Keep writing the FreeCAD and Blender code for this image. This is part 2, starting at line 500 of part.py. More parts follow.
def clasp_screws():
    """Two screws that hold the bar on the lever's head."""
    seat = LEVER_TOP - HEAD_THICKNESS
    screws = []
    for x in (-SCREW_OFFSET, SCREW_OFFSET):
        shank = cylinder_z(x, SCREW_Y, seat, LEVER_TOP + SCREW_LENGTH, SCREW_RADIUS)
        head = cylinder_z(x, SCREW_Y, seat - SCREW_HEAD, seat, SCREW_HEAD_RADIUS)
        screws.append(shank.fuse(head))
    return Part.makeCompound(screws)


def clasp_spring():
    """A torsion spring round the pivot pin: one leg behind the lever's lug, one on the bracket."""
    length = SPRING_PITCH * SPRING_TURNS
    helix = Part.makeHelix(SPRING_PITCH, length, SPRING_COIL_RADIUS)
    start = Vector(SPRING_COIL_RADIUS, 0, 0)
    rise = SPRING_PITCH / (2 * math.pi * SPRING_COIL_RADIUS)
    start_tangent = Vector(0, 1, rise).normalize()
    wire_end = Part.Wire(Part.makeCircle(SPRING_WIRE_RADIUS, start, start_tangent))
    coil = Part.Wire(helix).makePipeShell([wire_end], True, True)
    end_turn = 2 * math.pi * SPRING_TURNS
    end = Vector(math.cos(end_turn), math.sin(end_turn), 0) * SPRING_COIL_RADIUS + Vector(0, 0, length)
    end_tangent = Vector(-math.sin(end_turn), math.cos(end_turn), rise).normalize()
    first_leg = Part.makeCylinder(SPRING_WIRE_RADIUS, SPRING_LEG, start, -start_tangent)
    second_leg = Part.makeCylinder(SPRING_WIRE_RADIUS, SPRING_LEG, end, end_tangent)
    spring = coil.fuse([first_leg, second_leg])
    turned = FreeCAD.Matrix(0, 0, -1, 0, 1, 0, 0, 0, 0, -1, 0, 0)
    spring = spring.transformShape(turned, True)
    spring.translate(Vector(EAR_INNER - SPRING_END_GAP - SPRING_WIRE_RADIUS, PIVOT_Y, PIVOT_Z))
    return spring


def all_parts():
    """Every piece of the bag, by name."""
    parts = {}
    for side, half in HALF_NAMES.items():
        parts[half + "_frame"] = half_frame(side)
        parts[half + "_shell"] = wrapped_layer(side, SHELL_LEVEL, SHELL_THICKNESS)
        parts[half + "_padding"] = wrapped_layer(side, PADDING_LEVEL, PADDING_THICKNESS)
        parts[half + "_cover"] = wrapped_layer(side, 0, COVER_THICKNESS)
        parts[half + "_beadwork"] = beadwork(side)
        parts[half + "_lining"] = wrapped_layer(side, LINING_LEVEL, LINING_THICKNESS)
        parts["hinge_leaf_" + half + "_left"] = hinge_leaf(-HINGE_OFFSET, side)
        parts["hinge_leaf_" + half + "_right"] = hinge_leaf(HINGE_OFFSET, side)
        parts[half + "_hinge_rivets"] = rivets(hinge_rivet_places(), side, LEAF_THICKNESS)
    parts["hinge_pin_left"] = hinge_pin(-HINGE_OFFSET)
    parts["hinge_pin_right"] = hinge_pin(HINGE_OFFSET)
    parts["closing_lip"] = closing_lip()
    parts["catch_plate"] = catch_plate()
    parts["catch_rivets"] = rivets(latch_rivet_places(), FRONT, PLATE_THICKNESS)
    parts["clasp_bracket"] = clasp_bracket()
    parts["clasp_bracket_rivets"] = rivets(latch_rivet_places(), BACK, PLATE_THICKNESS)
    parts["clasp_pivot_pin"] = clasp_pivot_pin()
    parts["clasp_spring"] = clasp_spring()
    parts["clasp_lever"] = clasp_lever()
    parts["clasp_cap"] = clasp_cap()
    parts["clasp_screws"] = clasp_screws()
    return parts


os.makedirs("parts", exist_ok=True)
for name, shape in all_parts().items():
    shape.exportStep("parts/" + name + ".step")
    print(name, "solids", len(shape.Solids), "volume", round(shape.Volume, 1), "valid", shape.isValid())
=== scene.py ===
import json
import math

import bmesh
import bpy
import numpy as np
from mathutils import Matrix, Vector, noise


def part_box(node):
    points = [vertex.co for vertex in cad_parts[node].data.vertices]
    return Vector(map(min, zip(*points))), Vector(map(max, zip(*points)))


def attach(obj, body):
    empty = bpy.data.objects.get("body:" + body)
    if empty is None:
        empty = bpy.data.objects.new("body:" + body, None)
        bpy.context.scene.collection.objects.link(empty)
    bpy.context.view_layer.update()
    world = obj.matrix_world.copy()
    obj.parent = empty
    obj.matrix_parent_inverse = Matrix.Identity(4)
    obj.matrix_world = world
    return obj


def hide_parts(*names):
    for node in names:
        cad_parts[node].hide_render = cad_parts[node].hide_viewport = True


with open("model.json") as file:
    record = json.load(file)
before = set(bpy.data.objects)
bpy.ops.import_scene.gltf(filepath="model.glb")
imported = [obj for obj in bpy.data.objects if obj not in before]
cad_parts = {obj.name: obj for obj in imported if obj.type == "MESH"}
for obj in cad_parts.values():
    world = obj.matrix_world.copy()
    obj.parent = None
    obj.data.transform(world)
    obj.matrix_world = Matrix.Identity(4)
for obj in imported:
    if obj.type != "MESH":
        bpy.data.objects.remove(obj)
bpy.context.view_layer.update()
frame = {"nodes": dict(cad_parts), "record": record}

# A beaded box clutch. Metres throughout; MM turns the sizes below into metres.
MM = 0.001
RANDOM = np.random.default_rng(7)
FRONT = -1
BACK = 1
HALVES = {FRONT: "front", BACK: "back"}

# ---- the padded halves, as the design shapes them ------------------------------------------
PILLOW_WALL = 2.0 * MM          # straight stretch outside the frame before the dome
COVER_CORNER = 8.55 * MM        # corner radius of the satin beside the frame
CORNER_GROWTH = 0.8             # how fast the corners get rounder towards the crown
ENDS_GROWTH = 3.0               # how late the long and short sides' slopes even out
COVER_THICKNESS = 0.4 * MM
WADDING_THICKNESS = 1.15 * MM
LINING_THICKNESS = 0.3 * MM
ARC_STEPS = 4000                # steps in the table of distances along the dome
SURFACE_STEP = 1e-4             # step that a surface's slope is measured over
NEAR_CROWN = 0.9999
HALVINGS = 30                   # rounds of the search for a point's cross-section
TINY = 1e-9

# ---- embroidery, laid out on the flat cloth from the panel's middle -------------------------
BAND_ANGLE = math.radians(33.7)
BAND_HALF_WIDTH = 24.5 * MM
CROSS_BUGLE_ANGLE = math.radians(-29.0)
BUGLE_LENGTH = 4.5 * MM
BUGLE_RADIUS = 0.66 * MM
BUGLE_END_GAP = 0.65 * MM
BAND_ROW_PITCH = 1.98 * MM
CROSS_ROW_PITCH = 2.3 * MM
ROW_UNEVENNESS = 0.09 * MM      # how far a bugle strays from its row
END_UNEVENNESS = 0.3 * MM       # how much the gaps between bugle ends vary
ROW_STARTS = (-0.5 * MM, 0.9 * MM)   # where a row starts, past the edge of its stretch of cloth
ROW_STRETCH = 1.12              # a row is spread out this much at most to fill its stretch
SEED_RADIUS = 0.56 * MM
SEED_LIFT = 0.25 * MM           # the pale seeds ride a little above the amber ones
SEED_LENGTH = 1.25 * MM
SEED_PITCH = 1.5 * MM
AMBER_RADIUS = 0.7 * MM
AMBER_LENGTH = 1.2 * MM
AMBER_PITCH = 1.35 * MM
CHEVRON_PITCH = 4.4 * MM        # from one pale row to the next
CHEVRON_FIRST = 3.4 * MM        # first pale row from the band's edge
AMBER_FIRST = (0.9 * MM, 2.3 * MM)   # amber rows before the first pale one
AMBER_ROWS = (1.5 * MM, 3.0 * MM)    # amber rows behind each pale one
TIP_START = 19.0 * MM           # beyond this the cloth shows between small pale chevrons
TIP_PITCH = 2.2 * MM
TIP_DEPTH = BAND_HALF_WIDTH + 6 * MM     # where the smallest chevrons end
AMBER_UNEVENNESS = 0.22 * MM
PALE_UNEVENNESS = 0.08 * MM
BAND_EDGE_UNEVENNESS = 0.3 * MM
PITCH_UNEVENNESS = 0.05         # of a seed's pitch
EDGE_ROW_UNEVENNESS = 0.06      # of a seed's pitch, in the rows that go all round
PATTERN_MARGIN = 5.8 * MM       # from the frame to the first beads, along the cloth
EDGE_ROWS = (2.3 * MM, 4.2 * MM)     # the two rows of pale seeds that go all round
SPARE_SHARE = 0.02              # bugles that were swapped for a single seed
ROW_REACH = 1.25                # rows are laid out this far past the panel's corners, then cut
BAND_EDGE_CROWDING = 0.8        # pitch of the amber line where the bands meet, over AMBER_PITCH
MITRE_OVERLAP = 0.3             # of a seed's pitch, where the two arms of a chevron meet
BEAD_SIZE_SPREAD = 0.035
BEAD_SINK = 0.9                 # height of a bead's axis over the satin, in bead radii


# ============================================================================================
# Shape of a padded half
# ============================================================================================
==
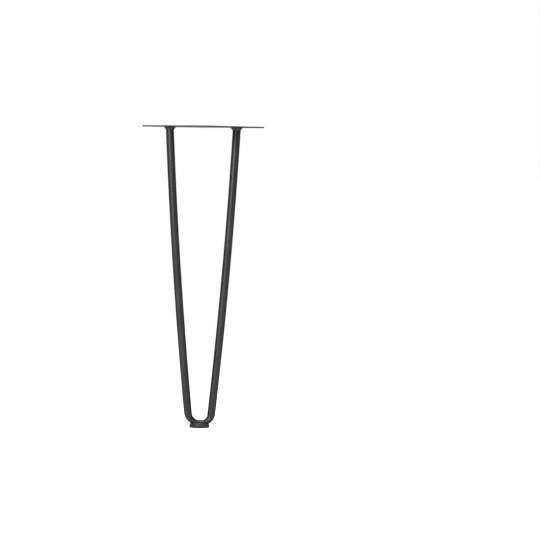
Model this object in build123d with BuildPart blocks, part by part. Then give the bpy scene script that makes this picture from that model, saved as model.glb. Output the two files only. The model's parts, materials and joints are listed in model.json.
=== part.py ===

**Aim of the task**
Go through the material above and output exactly the lines from the one containing "wrapped_layer(side, LINING_LEVEL, LINING_THICKNESS)" through the one containing "before = set(bpy.data.objects)".

**Correct answer**
        parts[half + "_lining"] = wrapped_layer(side, LINING_LEVEL, LINING_THICKNESS)
        parts["hinge_leaf_" + half + "_left"] = hinge_leaf(-HINGE_OFFSET, side)
        parts["hinge_leaf_" + half + "_right"] = hinge_leaf(HINGE_OFFSET, side)
        parts[half + "_hinge_rivets"] = rivets(hinge_rivet_places(), side, LEAF_THICKNESS)
    parts["hinge_pin_left"] = hinge_pin(-HINGE_OFFSET)
    parts["hinge_pin_right"] = hinge_pin(HINGE_OFFSET)
    parts["closing_lip"] = closing_lip()
    parts["catch_plate"] = catch_plate()
    parts["catch_rivets"] = rivets(latch_rivet_places(), FRONT, PLATE_THICKNESS)
    parts["clasp_bracket"] = clasp_bracket()
    parts["clasp_bracket_rivets"] = rivets(latch_rivet_places(), BACK, PLATE_THICKNESS)
    parts["clasp_pivot_pin"] = clasp_pivot_pin()
    parts["clasp_spring"] = clasp_spring()
    parts["clasp_lever"] = clasp_lever()
    parts["clasp_cap"] = clasp_cap()
    parts["clasp_screws"] = clasp_screws()
    return parts


os.makedirs("parts", exist_ok=True)
for name, shape in all_parts().items():
    shape.exportStep("parts/" + name + ".step")
    print(name, "solids", len(shape.Solids), "volume", round(shape.Volume, 1), "valid", shape.isValid())
=== scene.py ===
import json
import math

import bmesh
import bpy
import numpy as np
from mathutils import Matrix, Vector, noise


def part_box(node):
    points = [vertex.co for vertex in cad_parts[node].data.vertices]
    return Vector(map(min, zip(*points))), Vector(map(max, zip(*points)))


def attach(obj, body):
    empty = bpy.data.objects.get("body:" + body)
    if empty is None:
        empty = bpy.data.objects.new("body:" + body, None)
        bpy.context.scene.collection.objects.link(empty)
    bpy.context.view_layer.update()
    world = obj.matrix_world.copy()
    obj.parent = empty
    obj.matrix_parent_inverse = Matrix.Identity(4)
    obj.matrix_world = world
    return obj


def hide_parts(*names):
    for node in names:
        cad_parts[node].hide_render = cad_parts[node].hide_viewport = True


with open("model.json") as file:
    record = json.load(file)
before = set(bpy.data.objects)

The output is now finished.